» TASK REQUIREMENTS: Write each line out again exactly as written.

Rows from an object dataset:
********************
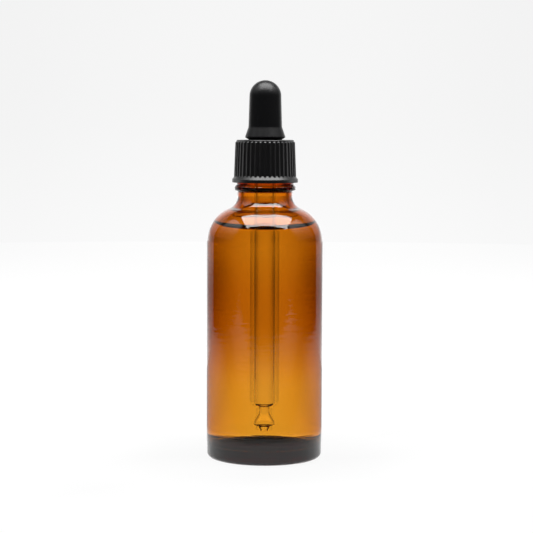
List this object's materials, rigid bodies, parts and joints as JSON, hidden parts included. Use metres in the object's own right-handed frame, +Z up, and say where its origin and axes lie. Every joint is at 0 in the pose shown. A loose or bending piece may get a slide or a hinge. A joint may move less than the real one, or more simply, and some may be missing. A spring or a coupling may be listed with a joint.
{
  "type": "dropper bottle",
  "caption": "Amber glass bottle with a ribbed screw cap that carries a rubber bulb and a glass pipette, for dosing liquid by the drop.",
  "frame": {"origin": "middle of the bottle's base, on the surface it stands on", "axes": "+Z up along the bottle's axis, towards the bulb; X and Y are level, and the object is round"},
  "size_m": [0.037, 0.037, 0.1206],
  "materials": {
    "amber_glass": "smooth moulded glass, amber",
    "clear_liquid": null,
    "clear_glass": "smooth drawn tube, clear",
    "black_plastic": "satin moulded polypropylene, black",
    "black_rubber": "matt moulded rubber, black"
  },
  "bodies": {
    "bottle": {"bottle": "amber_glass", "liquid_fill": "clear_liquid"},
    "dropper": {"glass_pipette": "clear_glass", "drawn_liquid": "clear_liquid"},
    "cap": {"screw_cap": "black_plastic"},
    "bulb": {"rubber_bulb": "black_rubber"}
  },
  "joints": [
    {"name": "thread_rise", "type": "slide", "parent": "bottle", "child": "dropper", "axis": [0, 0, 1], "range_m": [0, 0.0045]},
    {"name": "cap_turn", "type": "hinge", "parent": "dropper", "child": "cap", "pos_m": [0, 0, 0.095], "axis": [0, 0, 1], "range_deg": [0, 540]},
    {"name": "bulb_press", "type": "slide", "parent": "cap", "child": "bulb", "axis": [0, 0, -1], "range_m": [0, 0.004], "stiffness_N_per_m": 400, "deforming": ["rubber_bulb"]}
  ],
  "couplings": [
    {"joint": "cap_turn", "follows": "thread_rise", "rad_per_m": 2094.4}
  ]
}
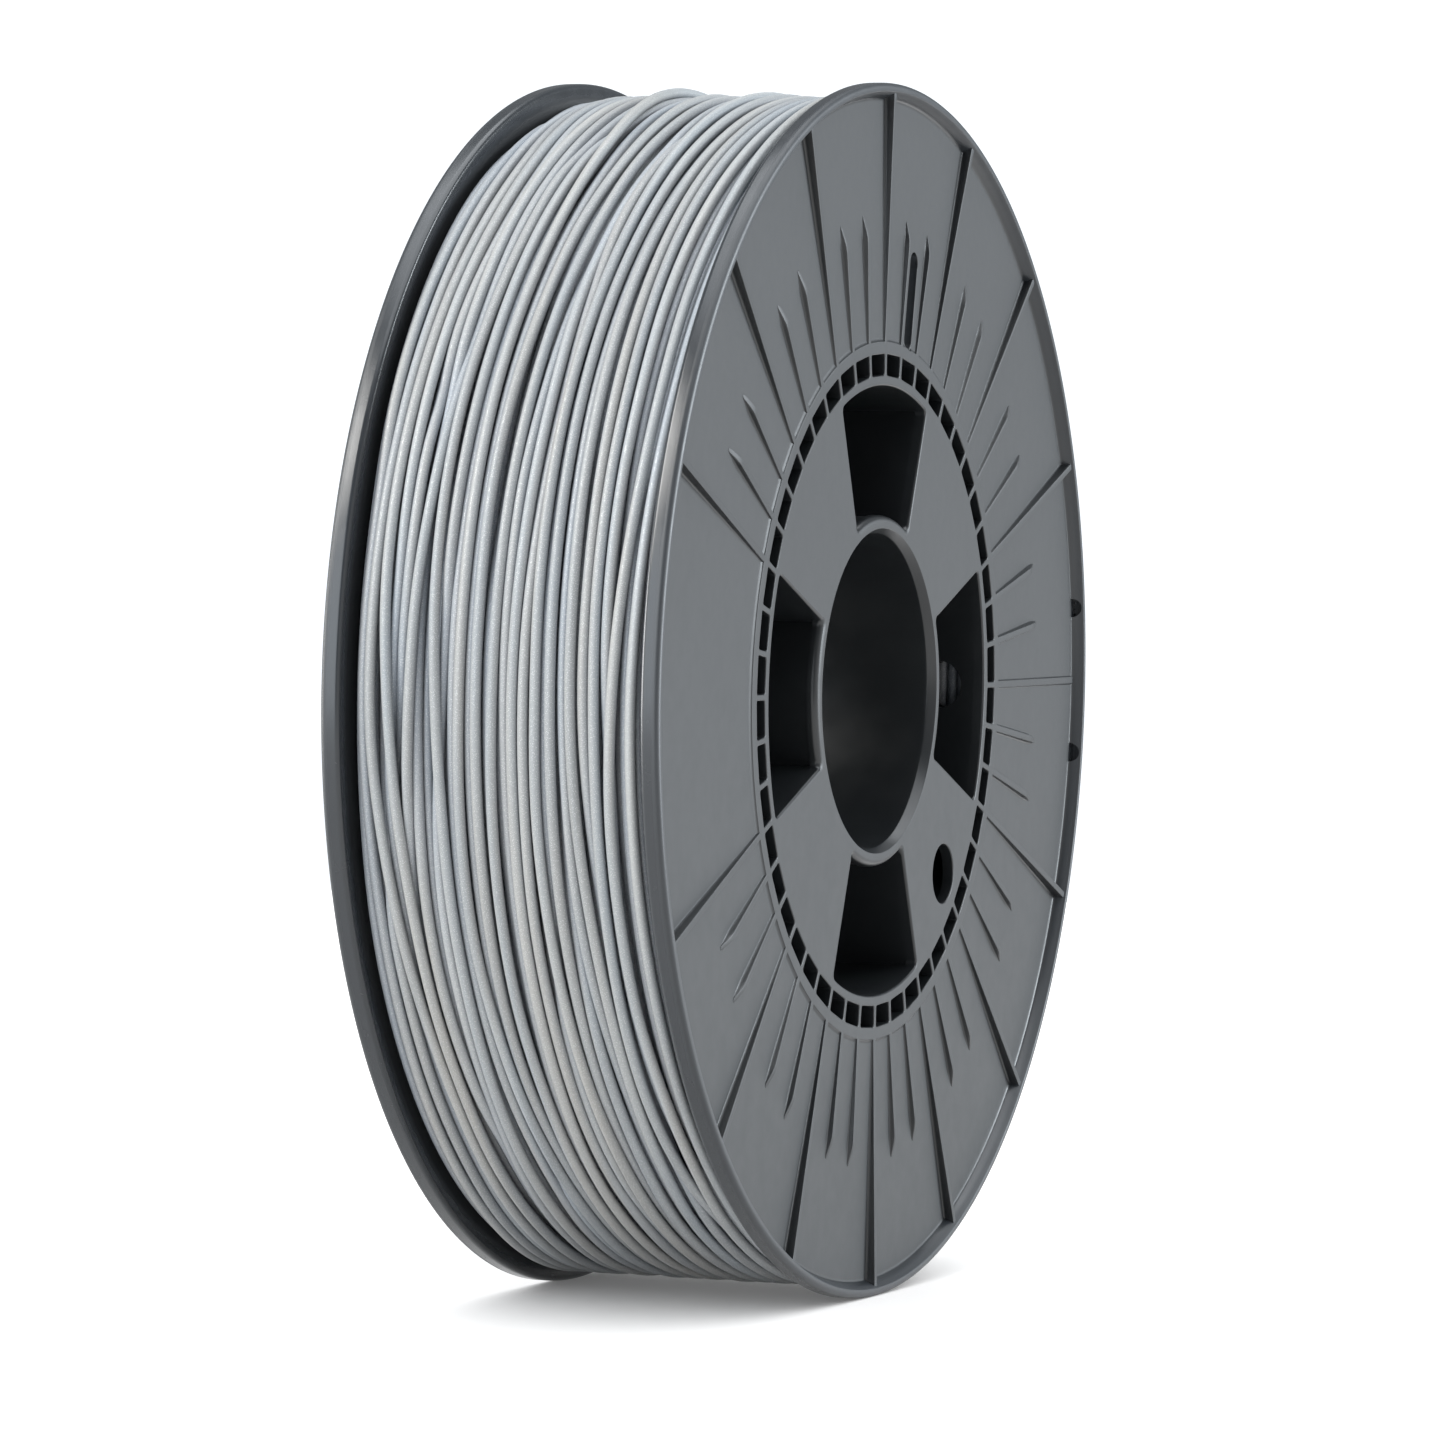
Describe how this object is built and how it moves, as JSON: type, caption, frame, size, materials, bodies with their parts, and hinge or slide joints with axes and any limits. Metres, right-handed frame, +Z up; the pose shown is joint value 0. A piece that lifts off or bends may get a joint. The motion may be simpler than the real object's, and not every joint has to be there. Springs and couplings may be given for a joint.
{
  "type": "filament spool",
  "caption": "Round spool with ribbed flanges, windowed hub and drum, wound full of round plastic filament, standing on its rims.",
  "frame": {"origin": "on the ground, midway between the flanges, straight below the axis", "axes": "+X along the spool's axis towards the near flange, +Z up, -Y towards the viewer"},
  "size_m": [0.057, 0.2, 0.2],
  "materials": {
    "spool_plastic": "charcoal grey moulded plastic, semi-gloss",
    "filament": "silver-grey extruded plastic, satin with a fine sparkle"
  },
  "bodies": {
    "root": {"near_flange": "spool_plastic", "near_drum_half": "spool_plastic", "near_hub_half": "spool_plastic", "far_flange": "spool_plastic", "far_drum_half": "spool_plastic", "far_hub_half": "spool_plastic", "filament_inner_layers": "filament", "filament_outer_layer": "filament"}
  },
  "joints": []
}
********************
» ANSWER FOR THIS EXERCISE:
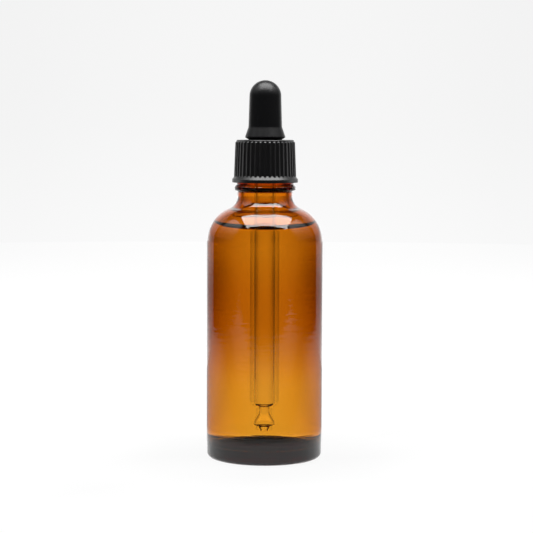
List this object's materials, rigid bodies, parts and joints as JSON, hidden parts included. Use metres in the object's own right-handed frame, +Z up, and say where its origin and axes lie. Every joint is at 0 in the pose shown. A loose or bending piece may get a slide or a hinge. A joint may move less than the real one, or more simply, and some may be missing. A spring or a coupling may be listed with a joint.
{
  "type": "dropper bottle",
  "caption": "Amber glass bottle with a ribbed screw cap that carries a rubber bulb and a glass pipette, for dosing liquid by the drop.",
  "frame": {"origin": "middle of the bottle's base, on the surface it stands on", "axes": "+Z up along the bottle's axis, towards the bulb; X and Y are level, and the object is round"},
  "size_m": [0.037, 0.037, 0.1206],
  "materials": {
    "amber_glass": "smooth moulded glass, amber",
    "clear_liquid": null,
    "clear_glass": "smooth drawn tube, clear",
    "black_plastic": "satin moulded polypropylene, black",
    "black_rubber": "matt moulded rubber, black"
  },
  "bodies": {
    "bottle": {"bottle": "amber_glass", "liquid_fill": "clear_liquid"},
    "dropper": {"glass_pipette": "clear_glass", "drawn_liquid": "clear_liquid"},
    "cap": {"screw_cap": "black_plastic"},
    "bulb": {"rubber_bulb": "black_rubber"}
  },
  "joints": [
    {"name": "thread_rise", "type": "slide", "parent": "bottle", "child": "dropper", "axis": [0, 0, 1], "range_m": [0, 0.0045]},
    {"name": "cap_turn", "type": "hinge", "parent": "dropper", "child": "cap", "pos_m": [0, 0, 0.095], "axis": [0, 0, 1], "range_deg": [0, 540]},
    {"name": "bulb_press", "type": "slide", "parent": "cap", "child": "bulb", "axis": [0, 0, -1], "range_m": [0, 0.004], "stiffness_N_per_m": 400, "deforming": ["rubber_bulb"]}
  ],
  "couplings": [
    {"joint": "cap_turn", "follows": "thread_rise", "rad_per_m": 2094.4}
  ]
}
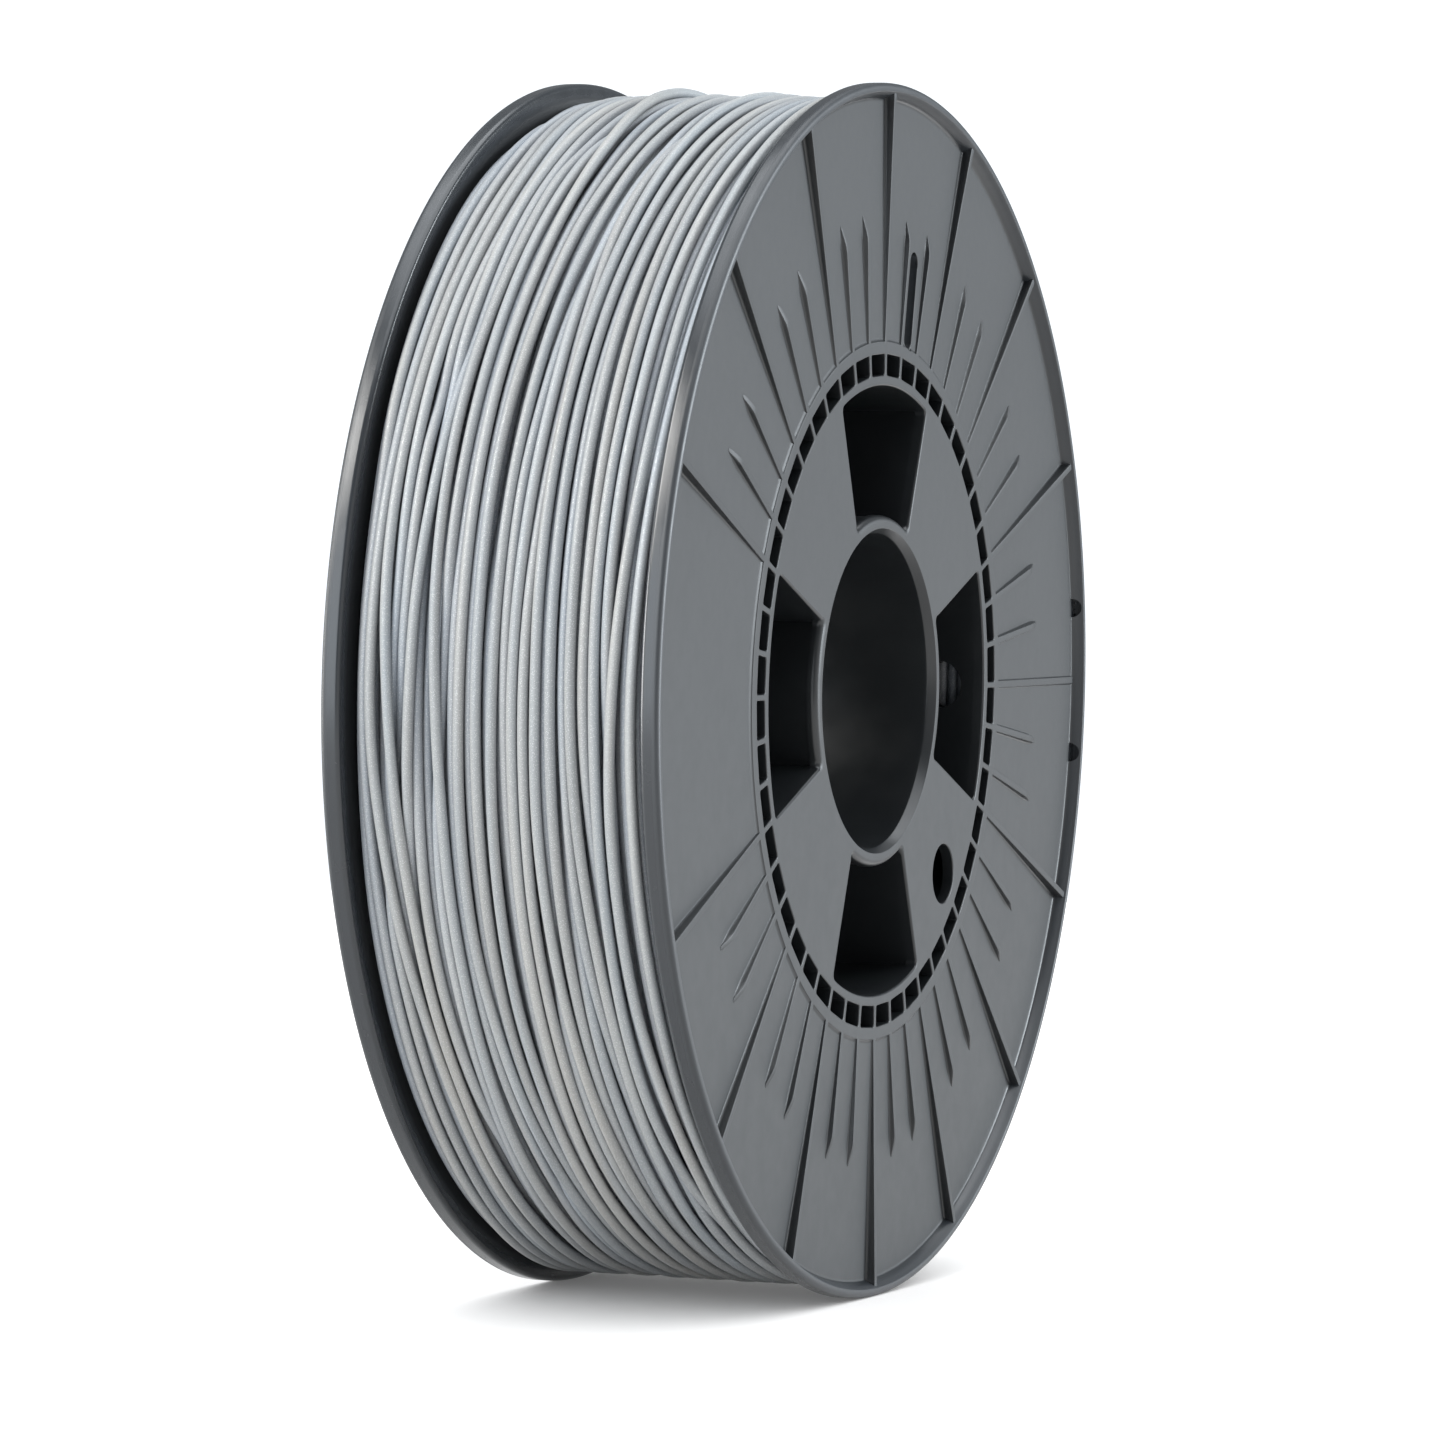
Describe how this object is built and how it moves, as JSON: type, caption, frame, size, materials, bodies with their parts, and hinge or slide joints with axes and any limits. Metres, right-handed frame, +Z up; the pose shown is joint value 0. A piece that lifts off or bends may get a joint. The motion may be simpler than the real object's, and not every joint has to be there. Springs and couplings may be given for a joint.
{
  "type": "filament spool",
  "caption": "Round spool with ribbed flanges, windowed hub and drum, wound full of round plastic filament, standing on its rims.",
  "frame": {"origin": "on the ground, midway between the flanges, straight below the axis", "axes": "+X along the spool's axis towards the near flange, +Z up, -Y towards the viewer"},
  "size_m": [0.057, 0.2, 0.2],
  "materials": {
    "spool_plastic": "charcoal grey moulded plastic, semi-gloss",
    "filament": "silver-grey extruded plastic, satin with a fine sparkle"
  },
  "bodies": {
    "root": {"near_flange": "spool_plastic", "near_drum_half": "spool_plastic", "near_hub_half": "spool_plastic", "far_flange": "spool_plastic", "far_drum_half": "spool_plastic", "far_hub_half": "spool_plastic", "filament_inner_layers": "filament", "filament_outer_layer": "filament"}
  },
  "joints": []
}